Palo Alto’s Stanford Theatre’s summer movie lineup includes Hollywood classics and a tribute series titled “Marilyn Monroe at 100,” which begins with “The Seven Year Itch” (1955) and “Some Like It Hot” (1959), both directed by Billy Wilder, starring Monroe, on Wednesday through Sunday. On June 24-25, “The Asphalt Jungle” (1950), directed by John Huston, and “Clash by Night” (1952), directed by Fritz Lang, screen. On Aug. 26-27, Monroe stars in “The Misfits” (1961) directed by John Huston and “Let’s Make Love” (1960) directed by George Cukor. The series continues through Sept. 6. For a complete schedule, visit stanfordtheatre.org.

Joe Bird appears in “Leviticus,” which screens in a Frameline presentation at 9 p.m.
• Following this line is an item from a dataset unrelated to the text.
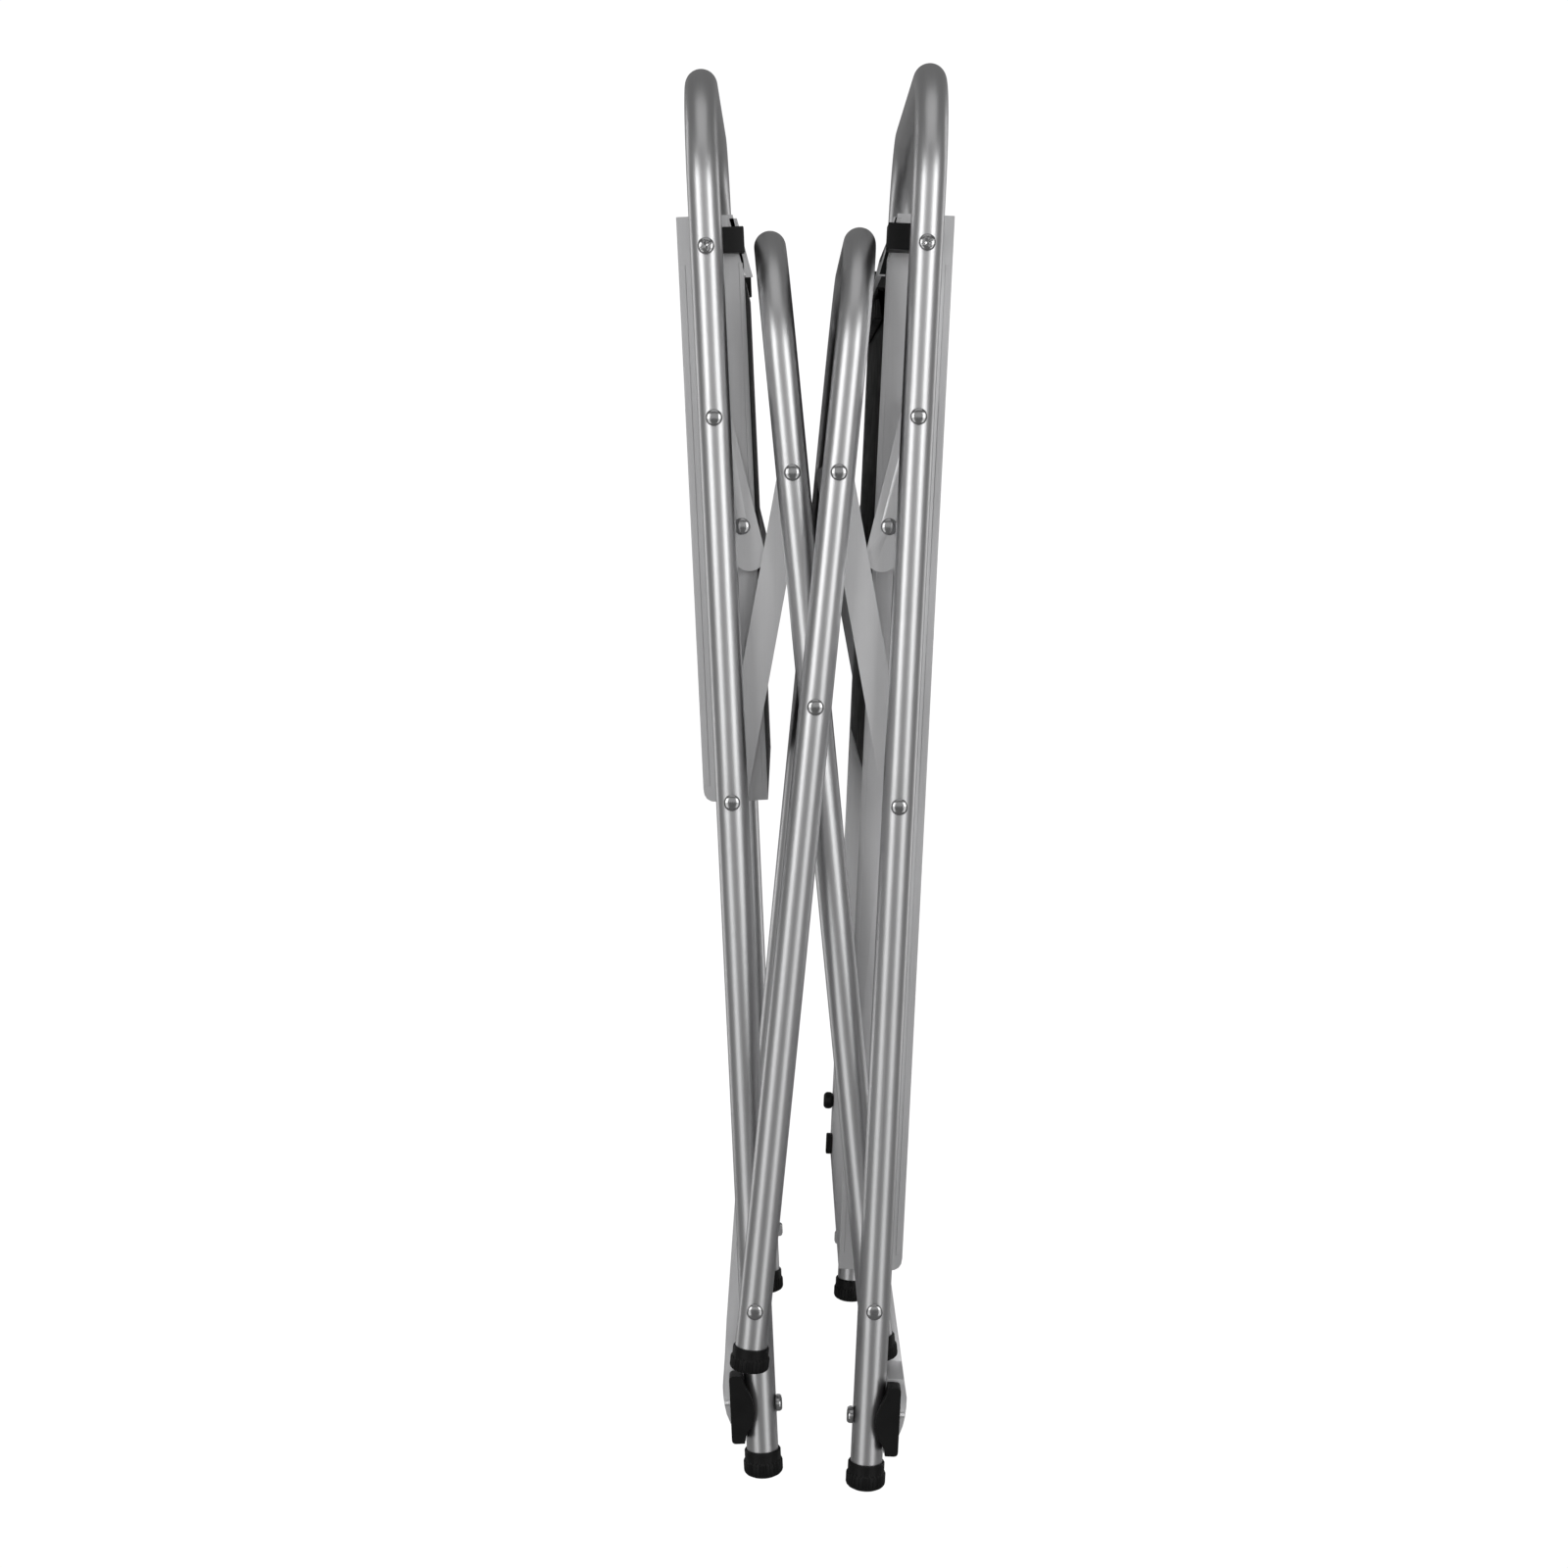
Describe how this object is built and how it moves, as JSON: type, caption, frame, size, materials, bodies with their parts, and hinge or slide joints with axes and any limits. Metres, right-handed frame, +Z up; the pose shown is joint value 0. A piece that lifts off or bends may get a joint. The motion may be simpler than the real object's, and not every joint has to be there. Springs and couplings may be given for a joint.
{
  "type": "folding camp table frame",
  "caption": "Folding aluminium camp frame: outer tube hoops with hinged side leaves, joined by crossed inner hoops and link bars, on capped feet.",
  "frame": {"origin": "on the floor under the middle of the folded frame", "axes": "+Z up; X across the fold, with the long leaf on +X; Y along the pivots, -Y toward the viewer"},
  "size_m": [0.1864, 0.483, 0.9683],
  "materials": {
    "tube_aluminium": "satin brushed anodised tube",
    "sheet_aluminium": "satin brushed flat sheet",
    "rivet_metal": "smooth plated rivets and screws",
    "black_plastic": "matte moulded plastic",
    "dark_paint": "dark grey coated board"
  },
  "bodies": {
    "right_frame": {"right_outer_hoop": "tube_aluminium", "right_foot_rail": "sheet_aluminium", "right_foot_near": "black_plastic", "right_saddle_near": "black_plastic", "right_link_rivet_near": "rivet_metal", "right_stay_rivet_near": "rivet_metal", "right_hinge_screw_near": "rivet_metal", "right_pivot_rivet_near": "rivet_metal", "right_foot_far": "black_plastic", "right_saddle_far": "black_plastic", "right_link_rivet_far": "rivet_metal", "right_stay_rivet_far": "rivet_metal", "right_hinge_screw_far": "rivet_metal", "right_pivot_rivet_far": "rivet_metal"},
    "left_frame": {"left_outer_hoop": "tube_aluminium", "left_foot_rail": "sheet_aluminium", "left_foot_near": "black_plastic", "left_saddle_near": "black_plastic", "left_link_rivet_near": "rivet_metal", "left_stay_rivet_near": "rivet_metal", "left_hinge_screw_near": "rivet_metal", "left_pivot_rivet_near": "rivet_metal", "left_foot_far": "black_plastic", "left_saddle_far": "black_plastic", "left_link_rivet_far": "rivet_metal", "left_stay_rivet_far": "rivet_metal", "left_hinge_screw_far": "rivet_metal", "left_pivot_rivet_far": "rivet_metal"},
    "inner_rear_frame": {"inner_rear_hoop": "tube_aluminium", "inner_rear_cap_near": "black_plastic", "inner_rear_cap_far": "black_plastic"},
    "inner_front_frame": {"inner_front_hoop": "tube_aluminium", "scissor_rivet_near": "rivet_metal", "scissor_rivet_far": "rivet_metal", "inner_front_cap_near": "black_plastic", "inner_front_cap_far": "black_plastic"},
    "right_links": {"right_link_near": "sheet_aluminium", "right_link_far": "sheet_aluminium"},
    "left_links": {"left_link_near": "sheet_aluminium", "left_link_far": "sheet_aluminium"},
    "right_leaf": {"right_leaf_shell": "sheet_aluminium", "right_leaf_board_upper": "dark_paint", "right_leaf_board_lower": "sheet_aluminium", "right_leaf_knob": "black_plastic", "right_leaf_stop": "black_plastic", "right_leaf_catch": "black_plastic", "right_hinge_block_near": "black_plastic", "right_hinge_block_far": "black_plastic"},
    "left_leaf": {"left_leaf_shell": "sheet_aluminium", "left_leaf_board": "dark_paint", "left_hinge_block_near": "dark_paint", "left_hinge_block_far": "dark_paint"},
    "right_stay_arms": {"right_stay_arm_near": "sheet_aluminium", "right_stay_arm_far": "sheet_aluminium"},
    "left_stay_arms": {"left_stay_arm_near": "sheet_aluminium", "left_stay_arm_far": "sheet_aluminium"},
    "right_stay_struts": {"right_stay_strut_near": "sheet_aluminium", "right_stay_strut_far": "sheet_aluminium"},
    "left_stay_struts": {"left_stay_strut_near": "sheet_aluminium", "left_stay_strut_far": "sheet_aluminium"}
  },
  "joints": [
    {"name": "fold", "type": "hinge", "parent": "right_frame", "child": "inner_rear_frame", "pos_m": [0.04052, 0, 0.12837], "axis": [0, -1, 0], "range_deg": [0, 48.38]},
    {"name": "scissor", "type": "hinge", "parent": "inner_rear_frame", "child": "inner_front_frame", "pos_m": [0, 0, 0.53938], "axis": [0, 1, 0], "range_deg": [0, 96.76]},
    {"name": "left_frame_pivot", "type": "hinge", "parent": "inner_front_frame", "child": "left_frame", "pos_m": [-0.04052, 0, 0.12837], "axis": [0, -1, 0], "range_deg": [0, 48.38]},
    {"name": "right_link_pivot", "type": "hinge", "parent": "right_frame", "child": "right_links", "pos_m": [0.05581, 0, 0.47303], "axis": [0, -1, 0], "range_deg": [0, 82.36]},
    {"name": "left_link_pivot", "type": "hinge", "parent": "left_frame", "child": "left_links", "pos_m": [-0.05581, 0, 0.47303], "axis": [0, 1, 0], "range_deg": [0, 82.36]},
    {"name": "right_leaf_hinge", "type": "hinge", "parent": "right_frame", "child": "right_leaf", "pos_m": [0.07216, 0, 0.84167], "axis": [0, -1, 0], "range_deg": [0, 92.54]},
    {"name": "right_stay_arm_pivot", "type": "hinge", "parent": "right_frame", "child": "right_stay_arms", "pos_m": [0.0672, 0, 0.72978], "axis": [0, -1, 0], "range_deg": [0, 149.81]},
    {"name": "right_stay_strut_pivot", "type": "hinge", "parent": "right_leaf", "child": "right_stay_struts", "pos_m": [0.06755, 0, 0.73777], "axis": [0, 1, 0], "range_deg": [0, 123.86]},
    {"name": "left_leaf_hinge", "type": "hinge", "parent": "left_frame", "child": "left_leaf", "pos_m": [-0.07216, 0, 0.84167], "axis": [0, 1, 0], "range_deg": [0, 92.54]},
    {"name": "left_stay_arm_pivot", "type": "hinge", "parent": "left_frame", "child": "left_stay_arms", "pos_m": [-0.0672, 0, 0.72978], "axis": [0, 1, 0], "range_deg": [0, 149.81]},
    {"name": "left_stay_strut_pivot", "type": "hinge", "parent": "left_leaf", "child": "left_stay_struts", "pos_m": [-0.06755, 0, 0.73777], "axis": [0, -1, 0], "range_deg": [0, 123.86]}
  ],
  "couplings": [
    {"joint": "scissor", "follows": "fold", "ratio": 2},
    {"joint": "left_frame_pivot", "follows": "fold", "ratio": 1},
    {"joint": "right_link_pivot", "follows": "fold", "ratio": 1.7022},
    {"joint": "left_link_pivot", "follows": "fold", "ratio": 1.7022},
    {"joint": "right_stay_arm_pivot", "follows": "right_leaf_hinge", "ratio": 1.6187},
    {"joint": "right_stay_strut_pivot", "follows": "right_leaf_hinge", "ratio": 1.3384},
    {"joint": "left_stay_arm_pivot", "follows": "left_leaf_hinge", "ratio": 1.6187},
    {"joint": "left_stay_strut_pivot", "follows": "left_leaf_hinge", "ratio": 1.3384}
  ]
}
June 17 at the Roxie in San Francisco. (Neon via Bay City News)
Combining social realism with supernatural terror, “Leviticus,” the feature debut of writer-director Adrian Chiarella, is a queer coming-of-age tale set in a fundamentalist Australian town where homosexuality is regarded as a curse that must be vanquished. Screening at Frameline Wednesday and opening in theaters on Friday, the movie is a suspenseful horror film, a poignant young-love story and a compelling indictment of homophobia and repression. New-in-town Niam (Joe Bird) lives with his misguided mother (Mia Wasikowska) and has a new friend, a romantic interest, in classmate Ryan (Stacy Clausen). Living in a narrow-minded religious community, the teens intend to keep their relationship secret. But when Niam sees Ryan kissing another boy, his jealousy triggers extreme punitive action, which involves an extreme and supernatural form of conversion therapy. The boys are cursed with an evil entity that masquerades as and aims to destroy the person both love most — each other. Though the horror plot is credible and Chiarella adeptly conveys unease and suspense, the film’s humanity — especially the sweet chemistry in the boys’ affectionate interactions — is what keeps audiences caring. While attitudes are improving, hateful thinking persists and hurts everybody, Chiarella reminds viewers, chillingly.

Saudi Arabian filmmaker Haifaa Al Mansour, whose charming “Wadjda” (among other movies) features women and girls standing up for their rights, now offers a female-led whodunit called “Unidentified.” Opening Friday at the Smith Rafael Film Center, the drama begins when the body of a murdered teen girl is found in the Saudi desert. A police investigation driven by Noelle (Mila Al Zahrani), a determined amateur sleuth, true crime podcast enthusiast and clerical assistant, ensues. Al Mansour generates intrigue as Noelle, who is divorced and coping with a personal tragedy, works to put together a case. The filmmaker creates morally messy characters, shaped in part by the experience of being female in Saudi Arabia. In the end, the plot brings the movie down. Al Mansour and cowriter Brad Niemann let the screenplay go off the rails in a late-inning twist. While that may mean bolder and juicier storytelling, the revelations lack credibility.